TASK DATA
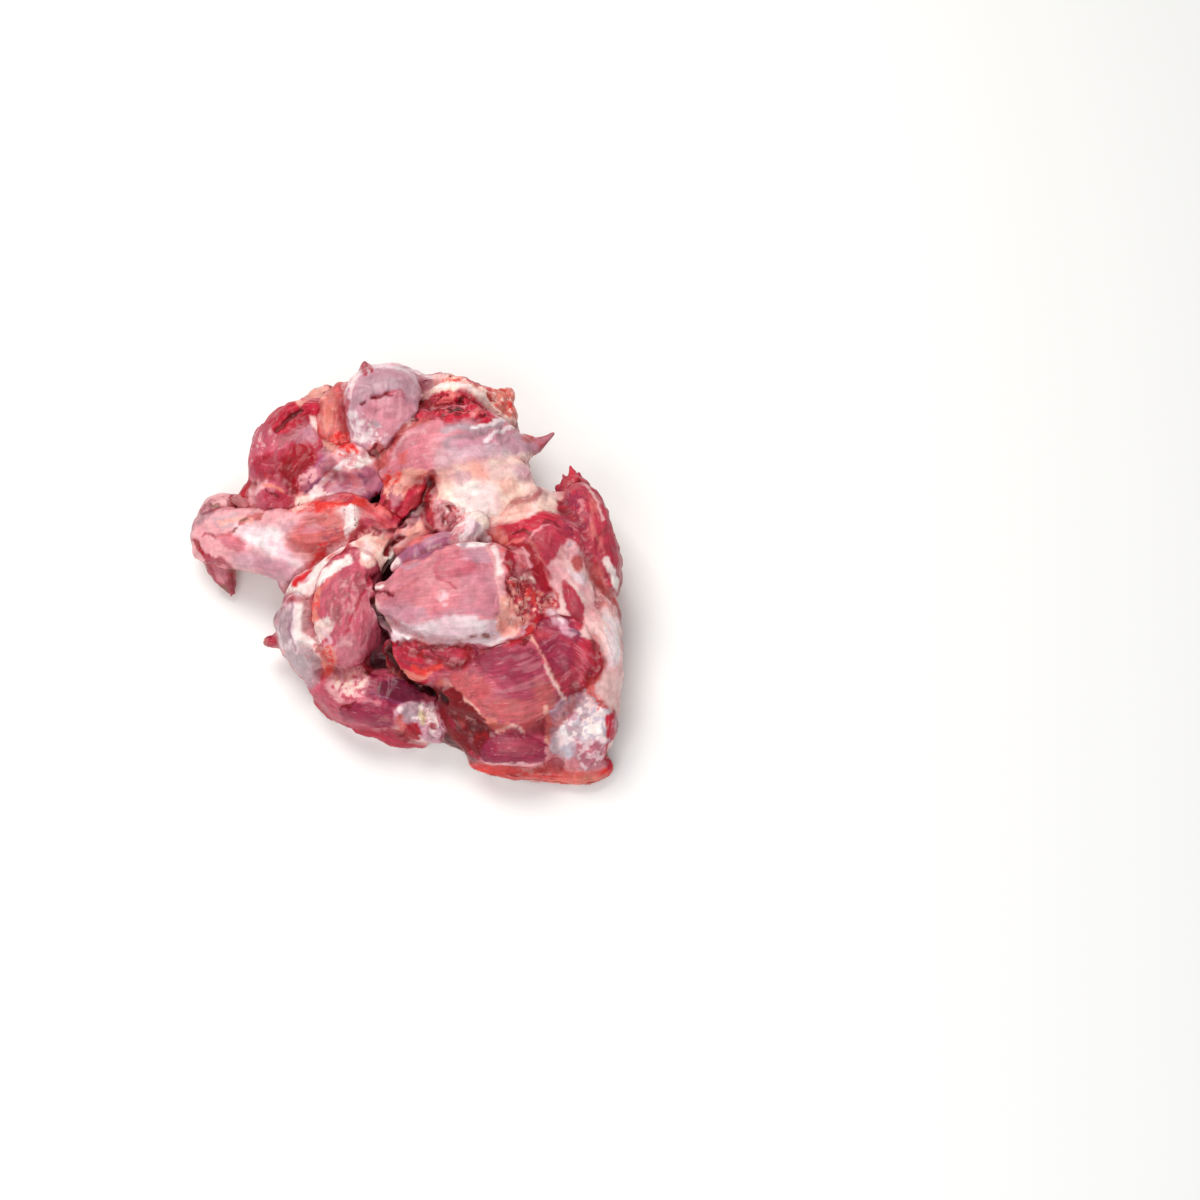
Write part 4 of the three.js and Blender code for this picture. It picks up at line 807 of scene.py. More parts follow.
# The right: dark lean between fat, up to the tall edge
right = {
    "name": "right",
    "voxel": 0.97,
    "blend": 5,
    "facets": (17, 0.07),
    "lobes": {
        "rightTop": lobe("brightLean", [(57, 10, 68), (86, 19, 69), (114, 35, 58)], [8, 10, 9], [8, 10, 10], full=0.7,
            lean=14),
        "rightLong": lobe("redLean", [(74, 3, 72), (91, -18, 75), (105, -40, 69)], [10, 13, 9], [9, 11, 9], full=0.8,
            square=0.85),
        "rightPlum": lobe("redLean", [(87, 11, 69), (102, 3, 71), (116, 13, 64)], [10, 13, 10], [9, 11, 10],
            full=0.7),
        "rightInner": lobe("brightLean", [(75, -9, 69), (85, -36, 71), (95, -60, 62)], [10, 13, 10], [9, 10, 9],
            full=0.7),
        "fatStrip": lobe("creamFat", [(63, -7, 80), (71, -27, 83), (77, -50, 79), (81, -67, 68)], [6, 7, 8, 8],
            [6, 7, 7, 7], full=0.7),
        "rightTall": lobe("redLean", [(124, 57, 38), (127, 40, 48), (136, 5, 50), (142, -27, 44)], [8, 15, 17, 14],
            [11, 22, 22, 20], full=0.7, square=0.85),
        "rightLow": lobe("redLean", [(109, -19, 64), (119, -39, 61), (128, -58, 51)], [7, 10, 8], [8, 10, 9],
            full=0.8),
        "rightRim": lobe("redLean", [(135, -12, 46), (140, -29, 42), (143, -50, 36)], [7, 8, 8], [9, 10, 9]),
        "fatRight": lobe("pinkFat", [(105, -37, 58), (131, -63, 48), (138, -94, 33), (139, -123, 20)],
            [13, 21, 17, 11], [11, 19, 20, 14], full=0.7),
        "wallRight": lobe("pinkFat", [(129, 9, 42), (135, -31, 34), (141, -68, 28), (139, -107, 18)], [9, 13, 13, 11],
            [18, 27, 25, 18], full=0.7),
        "rightGround": lobe("pinkFat", [(92, 30, 52), (106, 0, 58), (114, -36, 56), (116, -64, 50)], [16, 22, 22, 18],
            [16, 20, 20, 16], full=0.7),
        "topFill": lobe("pinkFat", [(52, 20, 58), (84, 32, 60), (116, 44, 50)], [12, 14, 12], [14, 15, 13], full=0.7),
        "underRight": lobe("redLean", [(62, 6, 56), (97, -6, 59), (128, -24, 48)], [18, 36, 24], [20, 24, 21],
            full=0.7, square=0.8),
    },
    "marks": {
        "fatStrip": mark("palePink", [491, 548, 495, 557, 498, 568, 501, 582, 503, 596, 502, 612], width=9),
        "fatStripWhite": mark("whiteFat", [494, 548, 497, 560, 500, 574], width=5, share=0.8),
        "stripRed": mark("redLean", [490, 546, 495, 543], width=3, share=0.8),
        "rightTop": mark("brightLean", [485, 529, 500, 526, 520, 521, 535, 515, 547, 512, 556, 515, 558, 519,
            545, 522, 540, 528, 530, 532, 520, 537, 512, 541, 503, 548, 498, 545, 492, 540, 487, 535], soft=2.6),
        "rightTopGlow": mark("orangeFlesh", [488, 531, 500, 528, 508, 536, 504, 546, 494, 541], share=0.8, soft=5),
        "rightTopLine": mark("deepRed", [513, 532, 521, 530, 527, 532, 533, 534], width=3.4, lift=-0.8),
        "rightTopPale": mark("pinkLean", [529, 537, 536, 531, 548, 527], width=3, lift=0.6),
        "rightLong": mark("crimson", [503, 551, 511, 545, 520, 541, 524, 541, 531, 542, 538, 556, 545, 572, 551, 586,
            553, 592, 545, 591, 538, 584, 531, 577, 520, 580, 511, 577, 504, 568, 502, 558], soft=2.4),
        "rightLongRose": mark("pinkLean", [513, 555, 521, 550, 527, 560, 529, 575, 520, 579, 512, 574], share=0.6),
        "rightLongDark": mark("crimson", [503, 556, 510, 550, 513, 562, 511, 574, 505, 568], share=0.8),
        "rightLongFoot": mark("crimson", [525, 544, 531, 545, 538, 560, 546, 577, 551, 590, 543, 588, 534, 577,
            529, 562], soft=2.4),
        "rightLongStreak": mark("palePink", [522, 547, 527, 556, 530, 567], width=3),
        "rightLongRidge": mark("salmonLean", [528, 537, 536, 550, 543, 563, 550, 579, 558, 597], width=2.6, lift=0.5,
            soft=2),
        "rightLongLeft": mark("coralFlesh", [501, 553, 511, 544, 523, 539], width=3, lift=0.5),
        "rightFork": mark("creamFat", [520, 580, 528, 578, 534, 584], width=5, lift=0.4),
        "rightPlum": mark("redLean", [536, 535, 544, 529, 556, 528, 560, 538, 558, 552, 552, 562, 547, 565, 541, 556,
            537, 545], soft=2.6),
        "rightPlumDark": mark("redLean", [540, 534, 556, 530, 558, 545, 546, 556, 540, 546], cover=0.6, grit=4),
        "plumTop": mark("deepRed", [545, 524, 552, 522, 557, 526], width=3.4, share=0.8),
        "rightTall": mark("redLean", [557, 503, 564, 500, 564, 486, 563, 476, 568, 484, 571, 470, 577, 471, 581, 482,
            589, 485, 597, 495, 602, 505, 605, 525, 606, 545, 607, 560, 596, 564, 586, 556, 576, 546, 564, 538,
            561, 520], soft=2.6),
        "rightTallRose": mark("salmonLean", [590, 500, 600, 505, 604, 535, 604, 558, 594, 556, 588, 530], cover=0.5,
            grit=6, stretch=(2, 1, 1)),
        "rightTallDark": mark("darkLean", [566, 490, 578, 488, 588, 508, 586, 530, 570, 536, 563, 522], cover=0.6,
            grit=4),
        "rightTallMarbling": mark("pinkLean", [566, 500, 580, 495, 590, 510, 600, 545, 594, 560, 580, 545, 568, 525],
            cover=0.24, grit=2.6, stretch=(1.5, 1, 1), share=0.7),
        "rightTallEdge": mark("pinkFat", [584, 484, 592, 492, 600, 508, 604, 520], width=3, share=0.7),
        "rightTallTip": mark("brightLean", [567, 478, 572, 468, 578, 478, 578, 492, 570, 492]),
        "tallFat": mark("palePink", [562, 545, 570, 539, 577, 547, 583, 553, 574, 557, 565, 558], crumb=0.9),
        "tallFatGrey": mark("greyFat", [566, 542, 574, 541, 578, 550, 570, 552], cover=0.5),
        "fatBand": mark("palePink", [547, 566, 556, 560, 562, 560, 573, 571, 585, 573, 592, 590, 600, 603, 606, 620,
            598, 622, 590, 608, 584, 594, 578, 590, 568, 580, 560, 578, 560, 592, 555, 590]),
        "fatBandWhite": mark("palePink", [549, 568, 560, 562, 570, 572, 566, 580, 556, 584], share=0.7),
        "fatBandLilac": mark("paleFilm", [566, 568, 584, 574, 588, 586, 576, 582]),
        "brownRed": mark("salmonLean", [570, 557, 583, 556, 582, 568, 577, 573, 571, 565]),
        "rightLow": mark("redLean", [561, 580, 568, 583, 575, 592, 582, 603, 586, 615, 584, 628, 577, 632, 571, 618,
            566, 604, 561, 590], soft=2.6),
        "rightLowDark": mark("duskyLean", [568, 592, 576, 600, 583, 614, 580, 626, 573, 612], soft=5, share=0.6),
        "rightRim": mark("salmonLean", [587, 562, 598, 565, 604, 575, 608, 588, 612, 604, 610, 609, 603, 600,
            597, 590, 590, 578]),
        "rightRimGlow": mark("pinkLean", [592, 566, 604, 572, 610, 592, 600, 586], cover=0.4, grit=4),
        "rightWhite": mark("whiteFat", [606, 560, 616, 586, 621, 618], width=6),
        "fatRight": mark("pinkFat", [590, 584, 600, 595, 612, 609, 625, 628, 623, 661, 618, 691, 603, 684, 606, 665,
            597, 646, 580, 637, 585, 618]),
        "fatRightWhite": mark("whiteFilm", [604, 612, 618, 628, 618, 664, 610, 676, 606, 644], cover=0.75, grit=5,
            stretch=(3, 1, 1)),
        "fatRightOrange": mark("palePink", [586, 592, 590, 606, 598, 620], width=8, soft=4, share=0.7),
        "lilacSliver": mark("lilacFilm", [545, 611, 552, 607, 560, 616, 570, 626, 577, 634, 570, 638, 560, 630,
            550, 622], lift=0.4, soft=2.6),
        "sliverDark": mark("deepPurple", [571, 631, 580, 636], width=3.5, share=0.7),
        "sliverPale": mark("whiteFilm", [548, 611, 556, 616, 563, 625], width=3.5, share=0.7),
        "rightInner": mark("redLean", [505, 577, 520, 582, 531, 580, 545, 594, 558, 600, 560, 610, 548, 607, 540, 614,
            531, 617, 518, 616, 508, 610, 505, 592], crumb=0.5),
        "rightInnerRed": mark("blood", [506, 575, 524, 586, 544, 595, 530, 612, 520, 606, 512, 590], cover=0.5,
            grit=3.2, crumb=0.4, share=0.8),
        "rightInnerPale": mark("peachFat", [506, 580, 524, 584, 548, 596, 556, 606, 530, 614, 510, 608], cover=0.3,
            grit=2.6, crumb=0.3),
        "innerSlitA": mark("deepRed", [507, 584, 509, 590, 511, 596], width=2.6, lift=-1.2),
        "innerSlitB": mark("deepRed", [527, 614, 530, 609, 534, 606], width=2.6, lift=-1.2),
        "innerSlitC": mark("redLean", [510, 603, 515, 601], width=3),
        "creamOrange": mark("peachFat", [500, 598, 508, 596, 512, 606, 518, 617, 534, 615, 524, 627, 508, 637,
            498, 632], crumb=0.4),
        "creamOrangePeach": mark("creamFat", [500, 604, 510, 600, 514, 612, 522, 620, 508, 630], cover=0.4),
        "redHem": mark("brightLean", [538, 619, 532, 627, 522, 638, 506, 646], width=7),
        "redHemGlow": mark("blood", [536, 622, 526, 634, 516, 641], width=3, share=0.6),
        "wedge": mark("deepRed", [526, 636, 532, 640, 524, 648, 518, 644]),
    },
}
growPiece(right)

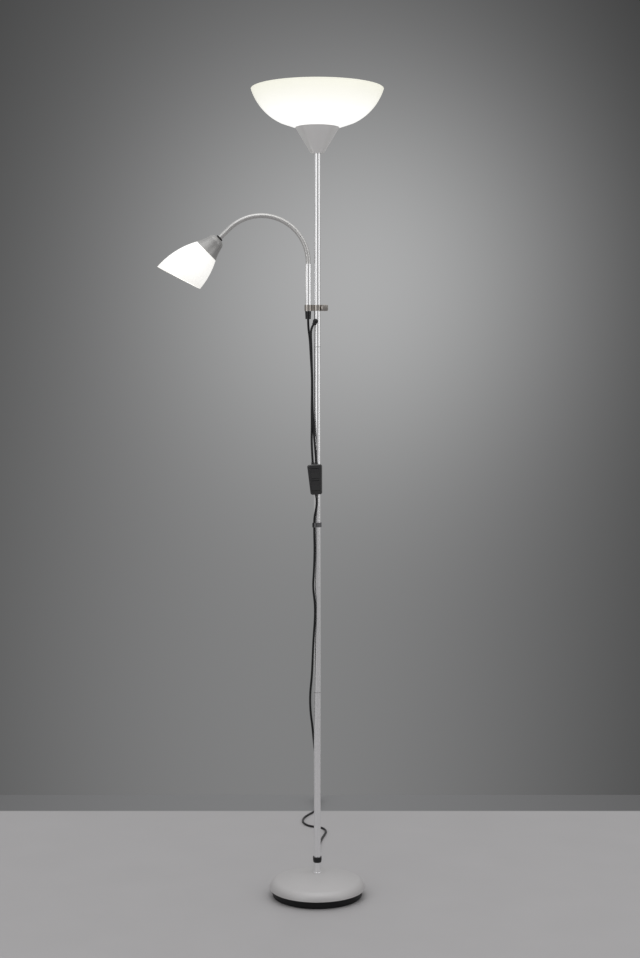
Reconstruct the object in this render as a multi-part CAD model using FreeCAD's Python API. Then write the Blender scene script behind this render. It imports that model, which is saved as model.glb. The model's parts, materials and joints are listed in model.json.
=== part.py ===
# Torchiere floor lamp with a reading light on a flexible side arm.
#
# Millimetres, +Z up. The origin is where the axis of the pole meets the floor, under the round
# foot. +X is to the right and +Y away from someone who stands in front of the lamp.
# The reading arm leaves the pole towards -X.
import FreeCAD, Part
import math
import os

V = FreeCAD.Vector
X_AXIS = V(1, 0, 0)
Y_AXIS = V(0, 1, 0)
Z_AXIS = V(0, 0, 1)
FRONT = V(0, -1, 0)

# ---------------------------------------------------------------- clearances
SEAT_GAP = 0.05           # radial play of a piece that turns or slides on another
FIT_GAP = 0.1             # radial play of a piece that is pushed over another and stays
REST_GAP = 0.3            # between curved faces of pieces that only lie against each other

# ---------------------------------------------------------------- foot
PAD_HEIGHT = 1.5
PAD_RADIUS = 9.0
PAD_RING_RADIUS = 78.0
PAD_COUNT = 4
NUT_COVER_LAP = 4.0       # foam disc over the nut pocket, this much wider than it all round
TRAY_BOTTOM_RADIUS = 99.0
TRAY_TOP_RADIUS = 102.4
TRAY_TOP_Z = 17.0
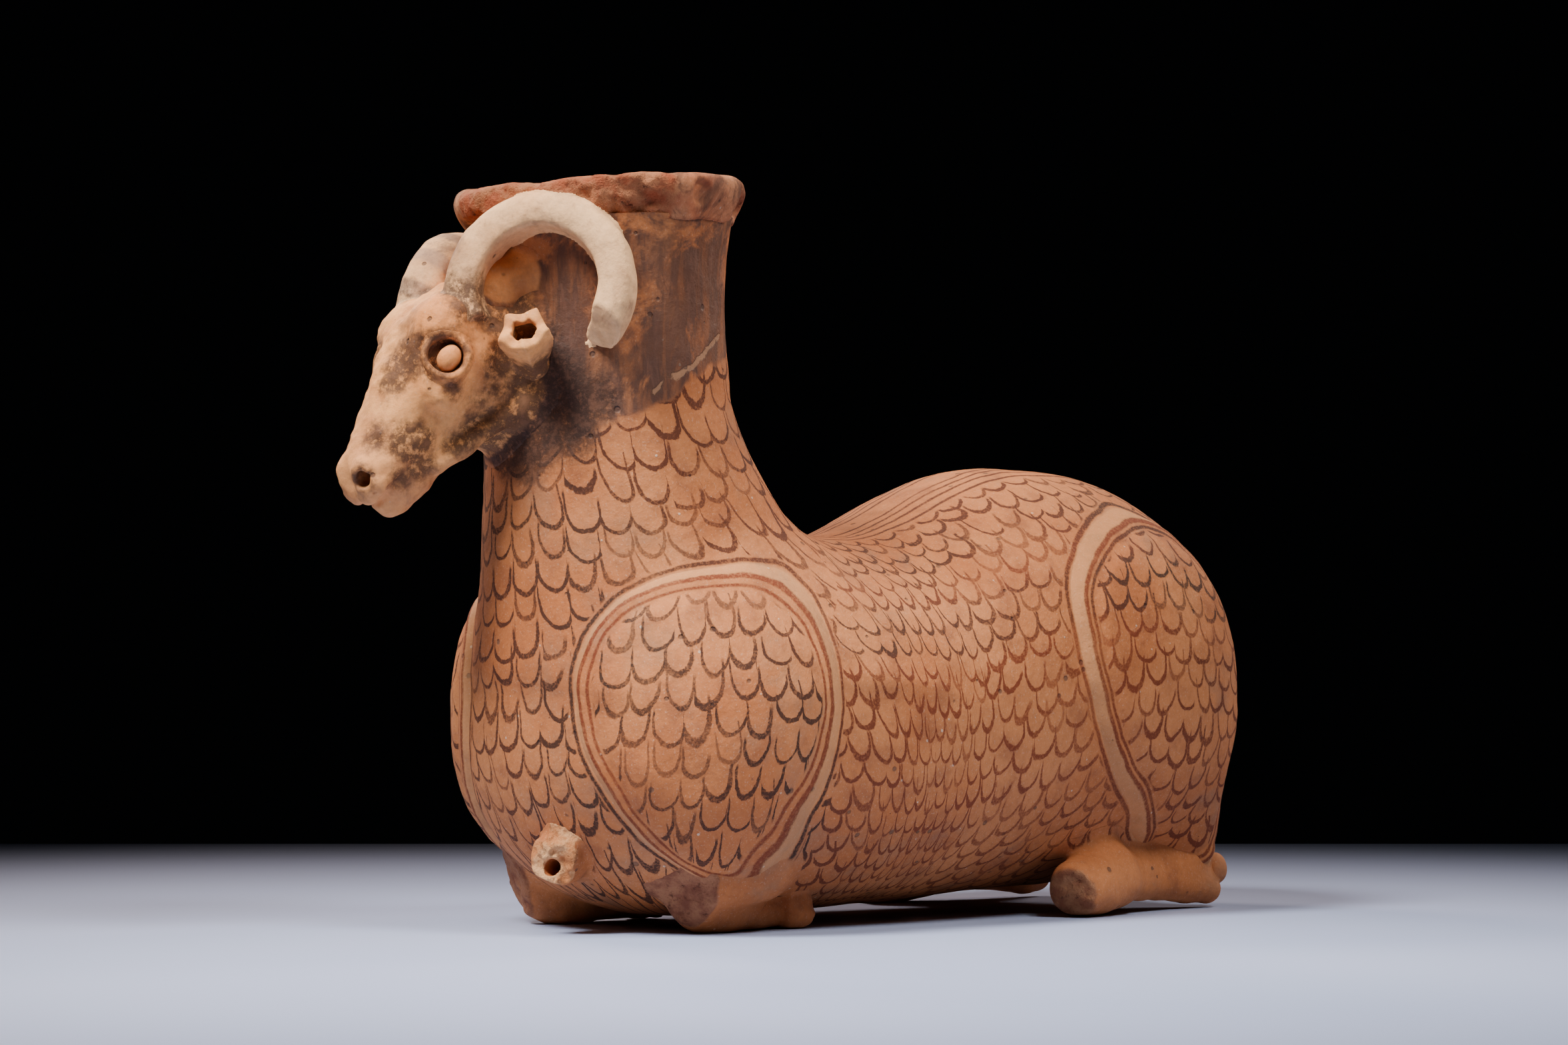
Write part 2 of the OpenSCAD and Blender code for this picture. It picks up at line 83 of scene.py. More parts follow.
# %% [markdown]
# ## The photographer's place
#
# The table edge and the horizon in the photograph give the height and tilt of the
# camera, and the slant of the body gives its azimuth of 50 degrees. The camera is set
# first, so that every later piece can be judged from where the photograph was taken.

# %% Set the camera
CAMERA_TURN = math.radians(50)
scene = bpy.context.scene
camera_data = bpy.data.cameras.new("camera")
camera_data.lens = 85
camera_data.sensor_width = 36
camera = bpy.data.objects.new("camera", camera_data)
scene.collection.objects.link(camera)
camera.location = (0.952, -0.80737, 0.080)
camera.rotation_euler = (math.radians(92.44), 0, CAMERA_TURN)
scene.camera = camera

# %% [markdown]
# ## Clay is shaped as a field
#
# Pressed clay has no hard joints: where a leg meets the body, the wet clay runs from one
# into the other. So each form is written as a field, a number for every point in space
# that is negative inside the clay and about the distance in mm outside it. Two fields
# join with a soft fillet by a smooth minimum, and the surface is drawn where the field
# is zero.


# %% Small tools for fields
def ease(t):
    t = np.clip(t, 0, 1)
    return t * t * (3 - 2 * t)


def mix(a, b, t):
    return a + (b - a) * t


def join(a, b, fillet):
    """Both forms, run together with a fillet of that many mm."""
    h = np.maximum(fillet - np.abs(a - b), 0) / fillet
    return np.minimum(a, b) - h * h * fillet / 4


def trim(a, b, round_off):
    """What lies in both forms, with its new edge rounded off."""
    return -join(-a, -b, round_off)


def ball(p, centre, radius):
    return np.linalg.norm(p - np.array(centre), axis=1) - radius


def egg(p, centre, radii):
    """A ball squeezed to three radii."""
    radii = np.array(radii, float)
    return (np.linalg.norm((p - np.array(centre)) / radii, axis=1) - 1) * radii.min()


def roll(p, a, b, radius_a, radius_b):
    """A roll of clay from a to b, that may get thicker or thinner."""
    a = np.array(a, float)
    line = np.array(b, float) - a
    t = np.clip((p - a) @ line / (line @ line), 0, 1)
    return np.linalg.norm(p - (a + t[:, None] * line), axis=1) - mix(radius_a, radius_b, t)


def fold(p):
    """Lays the right side over the left one."""
    folded = p.copy()
    folded[:, 0] = np.abs(p[:, 0])
    return folded


def cut(p, point, direction):
    """Keeps what lies behind a plane that looks along direction."""
    direction = np.array(direction, float)
    return (p - np.array(point)) @ (direction / np.linalg.norm(direction))


def smooth_line(points, softness=3.0):
    """A soft curve through (place, value) pairs, as a function of place."""
    place, value = np.array(points, float).T
    fine = np.arange(place[0] - 20, place[-1] + 20, 0.5)
    reach = np.arange(-4 * softness, 4 * softness + 0.1, 0.5)
    weight = np.exp(-0.5 * (reach / softness) ** 2)
    padded = np.interp(np.arange(fine[0] + reach[0], fine[-1] + reach[-1] + 0.1, 0.5), place, value)
    curve = np.convolve(padded, weight / weight.sum(), "valid")[: len(fine)]
    return lambda at: np.interp(at, fine, curve)


def corner_number(x, y, z, seed):
    """A steady random number from 0 to 1 for each corner of a lattice."""
    n = (x * 374761393 + y * 668265263 + z * 1274126177 + seed * 144269504) & 0xFFFFFFFF
    n = ((n ^ (n >> 13)) * 1103515245) & 0xFFFFFFFF
    return (n ^ (n >> 16)) / 0xFFFFFFFF


def lumps(p, size, seed):
    """Soft random lumps of that size in mm, from -1 to 1."""
    q = p / size
    base = np.floor(q).astype(np.int64)
    f = q - base
    f = f * f * (3 - 2 * f)
    total = np.zeros(len(p))
    for corner in range(8):
        step = np.array([corner & 1, corner >> 1 & 1, corner >> 2])
        weight = np.prod(np.where(step == 1, f, 1 - f), axis=1)
        total += weight * corner_number(*(base + step).T, seed)
    return 2 * total - 1


def hand(p):
    """Moves points as the potter's fingers left the clay: long swells and small dents."""
    moved = p.copy()
    for axis in range(3):
        moved[:, axis] += 0.8 * lumps(p, 47, 11 + axis) + 0.32 * lumps(p, 10, 21 + axis)
        moved[:, axis] += 0.10 * lumps(p, 3.3, 31 + axis)
    moved[:, 2] = np.maximum(moved[:, 2], 0)
    return moved


# %% [markdown]
# ## From a field to a mesh
#
# The field is sampled on a grid and OpenVDB draws quads round it. The corners of those
# quads then walk down the slope of the field until they lie on it, which takes away the
# steps of the grid.


# %% Draw the surface of a field
def slope(field, p):
    """Which way the field rises, at each point."""
    near = 0.15
    return np.stack(
        [field(p + near * axis) - field(p - near * axis) for axis in np.eye(3)], axis=1
    ) / (2 * near)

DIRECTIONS
Give only the count of lines in this material that contain the string "code".

OUTPUT FOR THIS TASK
2